DATA EXCERPT
=====

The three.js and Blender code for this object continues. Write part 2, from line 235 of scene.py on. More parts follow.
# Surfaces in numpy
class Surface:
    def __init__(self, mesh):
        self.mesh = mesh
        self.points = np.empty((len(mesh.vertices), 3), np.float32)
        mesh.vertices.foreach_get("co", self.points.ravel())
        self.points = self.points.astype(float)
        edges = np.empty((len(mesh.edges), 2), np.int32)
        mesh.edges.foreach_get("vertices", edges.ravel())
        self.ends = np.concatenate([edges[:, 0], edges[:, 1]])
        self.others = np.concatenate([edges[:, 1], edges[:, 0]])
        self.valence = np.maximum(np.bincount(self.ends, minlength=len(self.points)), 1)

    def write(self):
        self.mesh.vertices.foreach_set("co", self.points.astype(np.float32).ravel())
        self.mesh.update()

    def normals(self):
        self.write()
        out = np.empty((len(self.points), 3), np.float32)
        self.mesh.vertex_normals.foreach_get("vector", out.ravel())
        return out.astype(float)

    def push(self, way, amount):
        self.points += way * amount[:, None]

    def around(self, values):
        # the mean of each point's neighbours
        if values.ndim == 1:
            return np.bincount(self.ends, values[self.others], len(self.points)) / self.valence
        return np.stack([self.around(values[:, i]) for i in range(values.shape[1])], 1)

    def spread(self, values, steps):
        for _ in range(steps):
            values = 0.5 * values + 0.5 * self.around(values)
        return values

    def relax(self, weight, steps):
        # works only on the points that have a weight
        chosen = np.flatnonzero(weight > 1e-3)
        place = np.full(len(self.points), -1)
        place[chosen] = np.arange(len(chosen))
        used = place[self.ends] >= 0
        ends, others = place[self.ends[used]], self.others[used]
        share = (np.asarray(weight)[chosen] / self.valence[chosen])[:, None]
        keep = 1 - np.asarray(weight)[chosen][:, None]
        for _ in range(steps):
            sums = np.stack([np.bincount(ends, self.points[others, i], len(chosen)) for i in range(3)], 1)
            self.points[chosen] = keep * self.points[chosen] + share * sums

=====

SHORT TASK
Your task is to quote the lines above, beginning with the first and ending with the one that holds "return values".

CORRECT OUTPUT
The three.js and Blender code for this object continues. Write part 2, from line 235 of scene.py on. More parts follow.
# Surfaces in numpy
class Surface:
    def __init__(self, mesh):
        self.mesh = mesh
        self.points = np.empty((len(mesh.vertices), 3), np.float32)
        mesh.vertices.foreach_get("co", self.points.ravel())
        self.points = self.points.astype(float)
        edges = np.empty((len(mesh.edges), 2), np.int32)
        mesh.edges.foreach_get("vertices", edges.ravel())
        self.ends = np.concatenate([edges[:, 0], edges[:, 1]])
        self.others = np.concatenate([edges[:, 1], edges[:, 0]])
        self.valence = np.maximum(np.bincount(self.ends, minlength=len(self.points)), 1)

    def write(self):
        self.mesh.vertices.foreach_set("co", self.points.astype(np.float32).ravel())
        self.mesh.update()

    def normals(self):
        self.write()
        out = np.empty((len(self.points), 3), np.float32)
        self.mesh.vertex_normals.foreach_get("vector", out.ravel())
        return out.astype(float)

    def push(self, way, amount):
        self.points += way * amount[:, None]

    def around(self, values):
        # the mean of each point's neighbours
        if values.ndim == 1:
            return np.bincount(self.ends, values[self.others], len(self.points)) / self.valence
        return np.stack([self.around(values[:, i]) for i in range(values.shape[1])], 1)

    def spread(self, values, steps):
        for _ in range(steps):
            values = 0.5 * values + 0.5 * self.around(values)
        return values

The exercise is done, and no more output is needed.